### DATA PROVIDED
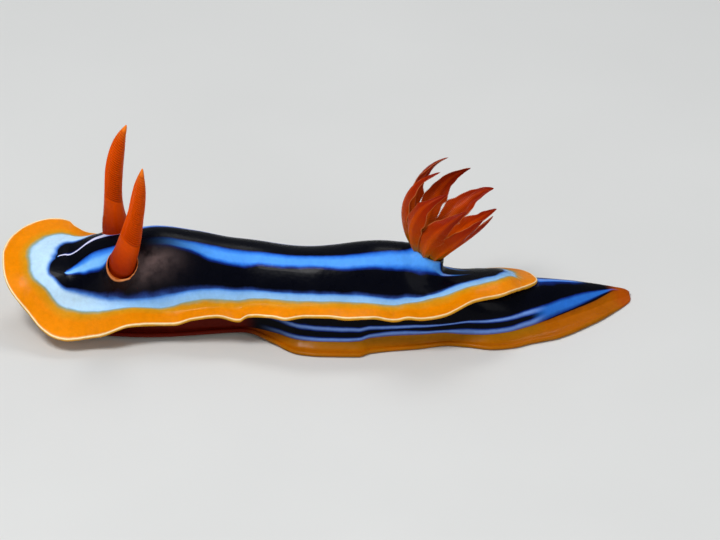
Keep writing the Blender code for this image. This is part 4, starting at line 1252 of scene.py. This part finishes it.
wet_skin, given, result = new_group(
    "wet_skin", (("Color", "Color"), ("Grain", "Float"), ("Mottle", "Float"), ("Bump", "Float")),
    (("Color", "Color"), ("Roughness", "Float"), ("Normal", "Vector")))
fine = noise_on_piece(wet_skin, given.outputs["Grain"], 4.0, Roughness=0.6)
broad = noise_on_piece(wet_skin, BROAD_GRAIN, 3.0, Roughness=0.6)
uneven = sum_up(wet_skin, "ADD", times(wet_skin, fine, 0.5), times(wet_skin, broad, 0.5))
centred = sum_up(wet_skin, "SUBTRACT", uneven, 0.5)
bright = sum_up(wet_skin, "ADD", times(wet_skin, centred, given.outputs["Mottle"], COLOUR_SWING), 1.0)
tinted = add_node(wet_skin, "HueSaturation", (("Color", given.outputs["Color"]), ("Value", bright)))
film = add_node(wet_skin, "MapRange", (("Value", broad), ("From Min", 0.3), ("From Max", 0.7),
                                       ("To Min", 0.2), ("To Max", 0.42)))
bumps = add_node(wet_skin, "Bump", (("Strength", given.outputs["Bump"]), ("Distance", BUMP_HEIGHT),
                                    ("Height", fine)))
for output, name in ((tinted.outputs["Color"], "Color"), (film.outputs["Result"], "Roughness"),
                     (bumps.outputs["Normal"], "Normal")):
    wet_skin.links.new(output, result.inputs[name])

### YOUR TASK
Return every line of the material exactly.

### WORKED ANSWER
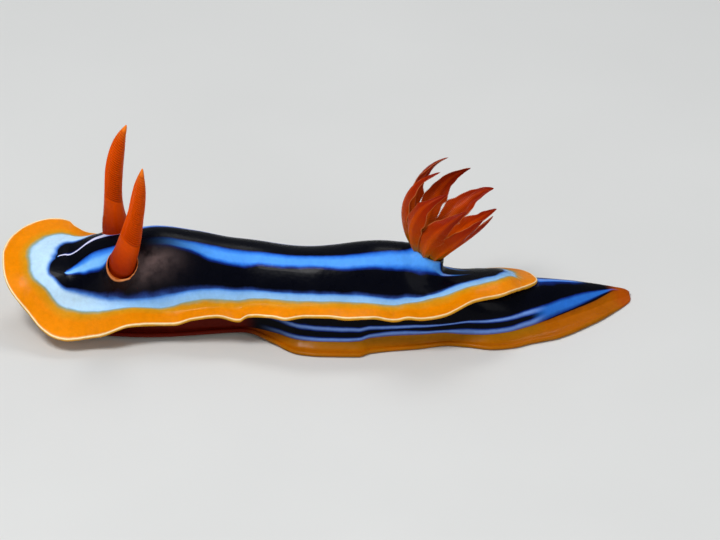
Keep writing the Blender code for this image. This is part 4, starting at line 1252 of scene.py. This part finishes it.
wet_skin, given, result = new_group(
    "wet_skin", (("Color", "Color"), ("Grain", "Float"), ("Mottle", "Float"), ("Bump", "Float")),
    (("Color", "Color"), ("Roughness", "Float"), ("Normal", "Vector")))
fine = noise_on_piece(wet_skin, given.outputs["Grain"], 4.0, Roughness=0.6)
broad = noise_on_piece(wet_skin, BROAD_GRAIN, 3.0, Roughness=0.6)
uneven = sum_up(wet_skin, "ADD", times(wet_skin, fine, 0.5), times(wet_skin, broad, 0.5))
centred = sum_up(wet_skin, "SUBTRACT", uneven, 0.5)
bright = sum_up(wet_skin, "ADD", times(wet_skin, centred, given.outputs["Mottle"], COLOUR_SWING), 1.0)
tinted = add_node(wet_skin, "HueSaturation", (("Color", given.outputs["Color"]), ("Value", bright)))
film = add_node(wet_skin, "MapRange", (("Value", broad), ("From Min", 0.3), ("From Max", 0.7),
                                       ("To Min", 0.2), ("To Max", 0.42)))
bumps = add_node(wet_skin, "Bump", (("Strength", given.outputs["Bump"]), ("Distance", BUMP_HEIGHT),
                                    ("Height", fine)))
for output, name in ((tinted.outputs["Color"], "Color"), (film.outputs["Result"], "Roughness"),
                     (bumps.outputs["Normal"], "Normal")):
    wet_skin.links.new(output, result.inputs[name])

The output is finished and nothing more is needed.